Duda justified his decision to slate the would-be national referendum on the same day as national elections, with reference to the reduced costs.

Duda said he would not revoke the September 6 national referendum called by his predecessor Bronislaw Komorowski. That referendum will consider single-seat voting districts, party financing and tax collection principle.

Poland's Senate, controlled by the governing party Civic Platform (PO), must approve the motion for a referendum for the vote to come to pass.

The issue dominated local newsflow Thursday as the referendum question on retirement age, a key Duda campaign promise, begins to anchor the campaign of the opposition party Law and Justice (PiS), from which Duda hails. PiS leadership laid the groundwork Thursday to portray PO as a force blocking the popular will on the issue.

During its eight years in power, PO moved to unify retirement ages for men and women at 67, versus 65 for men and 60 for women today. PO also phased in a requirement that children start elementary school one year earlier at age six.

A referendum on the same day as the parliamentary elections “will be significantly cheaper than one held at a different date,” Duda said in a televised address. “It will let us know the will of Poles and will show the direction of changes society expects.”

The PO-led government increased the retirement age to 67 years in 2012 to ward off a looming budget crunch amid a demographic crisis.

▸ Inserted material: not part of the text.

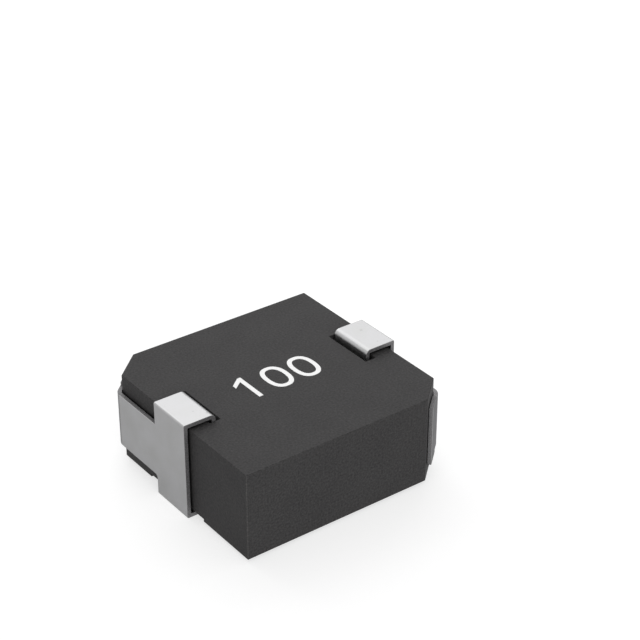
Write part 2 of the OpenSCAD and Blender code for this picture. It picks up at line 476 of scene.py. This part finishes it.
def stripOutline():  # side view of pad, post, lip and hook, with the walls that a shear cuts
    thick, steps = strip["thickness"], strip["bendSteps"]
    fold, inner, bend = strip["foldRadius"], strip["foldInnerRadius"], strip["hookRadius"]
    top, reach, pad = stripHigh.z, strip["lipReach"], strip["padReach"]
    points = [Vector((pad, 0))]
    points += arc((fold, fold), fold, 270, 180, steps)
    points += arc((fold, top - fold), fold, 180, 90, steps)
    points += arc((reach - bend, top - bend), bend, 90, 0, steps)
    points += [Vector((reach, hookTip)), Vector((reach - thick, hookTip))]
    points += arc((reach - thick - inner, top - thick - inner), inner, 0, 90, steps)
    points += arc((thick + inner, top - thick - inner), inner, 90, 180, steps)
    points += arc((thick + inner, thick + inner), inner, 180, 270, steps)
    points += [Vector((pad, thick))]
    hookEnd = 1 + 3 * (steps + 1)
    return [p + Vector((postX, 0)) for p in points], (hookEnd, len(points) - 1)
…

PiS has made reversing the law, which according to business lobby group Pracodawcy PR would cost the budget 71.4 billion zloty ($19 billion) through 2020, a cornerstone of its election campaign.
PiS seek to lower the retirement age by seven years for women and by two years for men.

Besides the retirement question, Duda also proposed asking Poles whether they want to reverse the government’s decision to reduce the school age to six from seven as well as whether the country should ban the sale of state-owned forests.

Poland also faces a referendum on the country’s voting system on Sept. 6, which was called by Duda’s predecessor Bronislaw Komorowski before he lost his re-election bid in May.